The October issue of Alaska Economic Trends suggests that COVID-19 may not have been the only culprit. Even before the virus took hold in the U.S, shifting demographics saw the baby boom generation hitting the end of their career cycles with too few workers in their wake ready to replace them.
Dupee said this issue has been mounting since he’s been at the department, not just since the pandemic, recalling the trend began much earlier.
“We’ve had a slow decline since about 2008. We were roughly about 50 sworn officers at the time,” Dupee added, “In 2015 we were down to about 37 officers, and we haven’t come back up to 37 officers since 2015.”
Challenges for recruitment and retention haven’t since subsided.
After police killings of Black Americans caught national attention, such as George Floyd and Breonna Taylor, a 2022 Pew Research Center survey found about 26 percent of respondents had a “great deal” of confidence in police, with an additional 48 percent saying they had a “fair amount” of confidence.

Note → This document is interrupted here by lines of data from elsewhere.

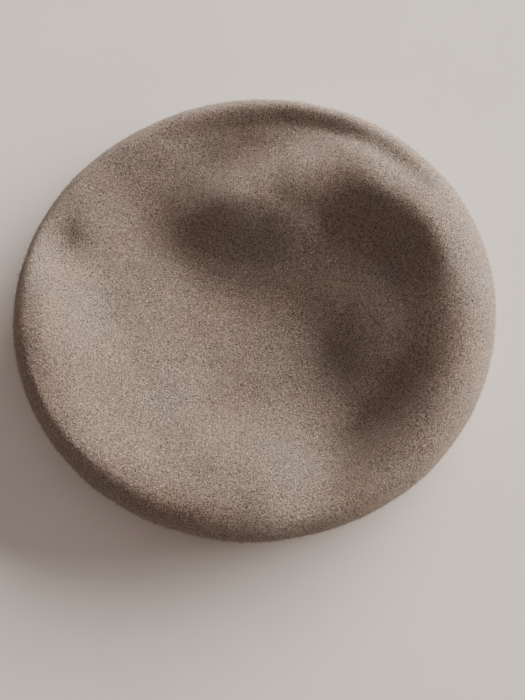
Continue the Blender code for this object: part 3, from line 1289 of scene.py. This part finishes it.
@dataclass
class Crown:
    """The wool body with its nap and its two vent holes."""

    surface: WoolSurface
    finish: WoolFinish = field(default_factory=WoolFinish)
    columns: int = 288
    top_rows: int = 100
    rim_rows: int = 40
    under_rows: int = 21
    skin_columns: int = 220
    skin_top_rows: int = 60
    skin_rim_rows: int = 40
    skin_start: float = 0.004
    calm_row: float = 2.2
    calm_reach: float = 0.7
    dimple: float = 0.35 * MM
    dimple_size: float = 17.0 * MM
    dimple_seed: float = 9.0
    wave: float = 0.5 * MM
    wave_size: float = 46.0 * MM
    wave_seed: float = 4.0
    bare_height: float = 2.2 * MM
    vent_hole: float = 2.4 * MM
    vent_depth: float = 9.0 * MM
    nap: tuple[NapLayer, ...] = (
        NapLayer("nap_pale", FibreFinish("fibre_pale", (0.46, 0.37, 0.30)),
                 100000, 1.5 * MM, 0.060 * MM, 1.0, 3),
        NapLayer("nap_light", FibreFinish("fibre_light", (0.34, 0.255, 0.20)),
                 160000, 1.6 * MM, 0.075 * MM, 1.0, 11),
        NapLayer("nap_mid", FibreFinish("fibre_mid", (0.25, 0.18, 0.14)),
                 160000, 1.7 * MM, 0.075 * MM, 1.1, 17),
        NapLayer("nap_dark", FibreFinish("fibre_dark", (0.14, 0.095, 0.072)),
                 120000, 1.5 * MM, 0.070 * MM, 1.1, 23),
    )

    def rows(self) -> Points:
        """Return the rows of the whole body.

        Returns:
            The rows, from the middle of the top to the raw edge.
        """
        top = np.linspace(0, 1, self.top_rows, endpoint=False)
        rim = np.linspace(1, 3, self.rim_rows, endpoint=False)
        return np.concatenate((top, rim, np.linspace(3, 4, self.under_rows)))

    def relief(self, row: float, angle: Points) -> Points:
        """Return the depth of the skin, which dips and swells a little down to the lower rim.

        Args:
            row: The row.
            angle: The angles.

        Returns:
            The depth at each angle.
        """
        places = self.surface.outer(row, angle)
        waves = self.wave * ripple(places, self.wave_size, self.wave_seed)
        dimples = self.dimple * ripple(places, self.dimple_size, self.dimple_seed)
        calm = 1 - smooth_step((row - self.calm_row) / self.calm_reach)
        return calm * (waves + dimples)

    def build(self) -> None:
        """Build the wool and its nap."""
        shell = Shell(self.surface, self.rows(), whole_turn(self.columns), self.relief,
                      level(self.surface.felt))
        wool = shell.build("wool_body", self.finish.material())
        for end in VENT_ENDS:
            cut_hole(wool, vent_place(end), self.vent_hole, self.vent_depth)
        settle(wool, "beret", "crown", "crown")
        for layer in self.nap:
            settle(layer.grow(self.skin()), "beret", "crown")

    def skin(self) -> bpy.types.Mesh:
        """Return the outside of the wool that the floor does not rub bare, as an open mesh.

        Returns:
            The mesh, with its faces turned outwards.
        """
        rows = np.concatenate((np.linspace(self.skin_start, 1, self.skin_top_rows),
                               np.linspace(1, 3, self.skin_rim_rows)[1:]))
        columns = whole_turn(self.skin_columns)
        grid = np.array([self.surface.layer(row, columns, self.relief(row, columns))
                         for row in rows])
        index = np.arange(grid.shape[0] * grid.shape[1]).reshape(grid.shape[:2])
        height = grid[..., 2].ravel()
        faces = []
        for near, far in zip(index, index[1:]):
            faces += [face[::-1] for face in strip_faces(near, far, True)
                      if height[list(face)].min() > self.bare_height]
        mesh = bpy.data.meshes.new("skin")
        mesh.from_pydata([tuple(point) for point in grid.reshape(-1, 3)], [], faces)
        return mesh


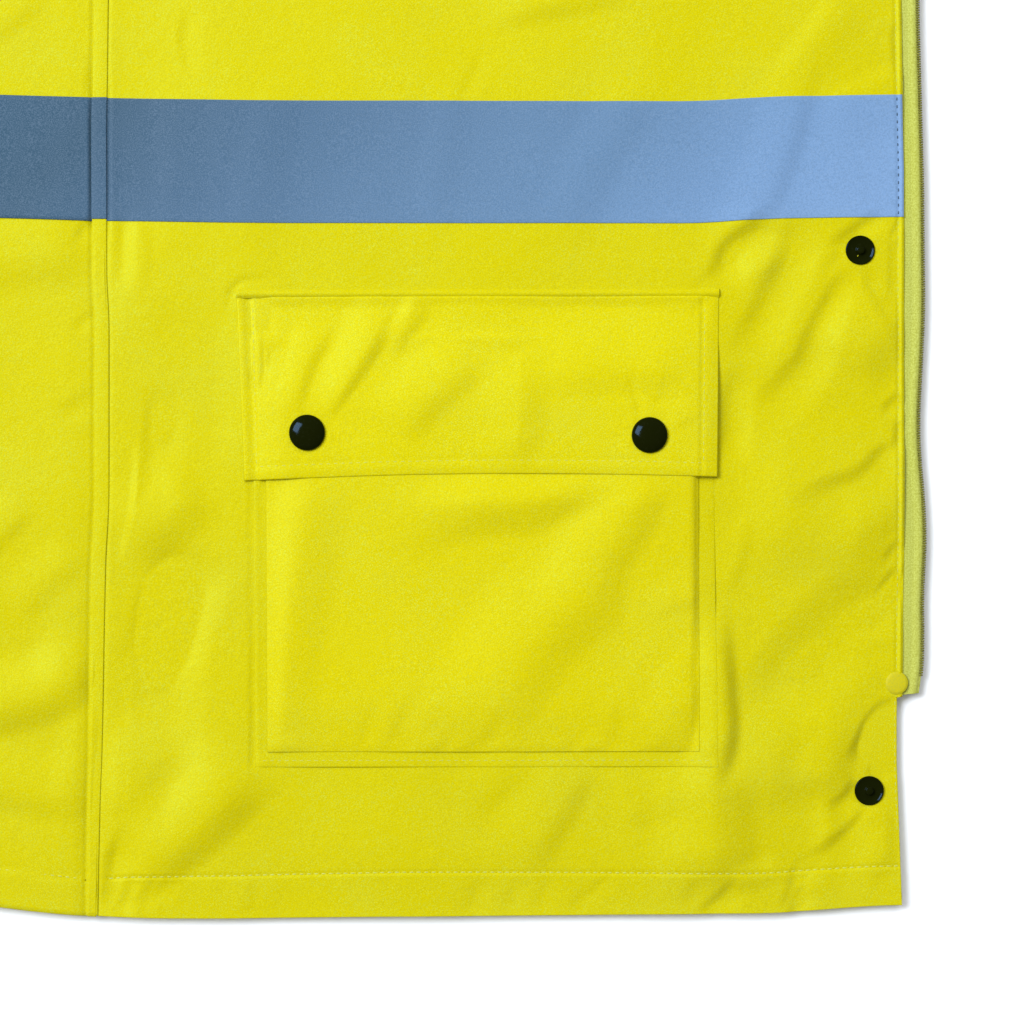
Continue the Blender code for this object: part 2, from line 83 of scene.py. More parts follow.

Those opinions were split across lines of age and race, according to the survey, which found that Black and Hispanic respondents were less likely to place trust in police than White respondents, and young adults tend to have less confidence than older adults.
A 2023 study from the Journal of Criminal Justice shows shifting sociopolitical attitudes and a drop in favorable opinions toward police have coincided with increases in resignations and retirements following Derek Chauvin’s murder of George Floyd.
“Nationally, law enforcement has been on a downward trend for the number of applicants they’ve received. So we’re really fighting with every other agency in the state, as well as the nation, to find good, quality applicants and be able to hire them,” Dupee said.
While the four hires and series of ordinances might signal a change of tides for FPD’s staffing, the public likely won’t feel any waves from the added officers right away. With one at the academy and two still working on field training, Dupee said it will be months before all four of them will be fully trained.
Even then, the patrol schedule adjusted in June will stay in place, meaning there will still be no patrol officers from 8 a.m. to noon for the time being.
“Right now, we don’t have any plans on changing the schedule,” Dupee said. “These four officers bring us up to where we were four months ago. We’ve had several people retire, quit, go on to other agencies, and so these will bring us back up to where we were at,” he continued.
Dupee later noted he hopes to see full patrols return by the end of 2024.
In the meantime, Dupee says the department will continue plugging away with their available staff and resources.
“We’re still striving to do the best job that we can with the amount of people that we have, and we’ll continue to provide the best quality service that we can for the Fairbanks community,” he said.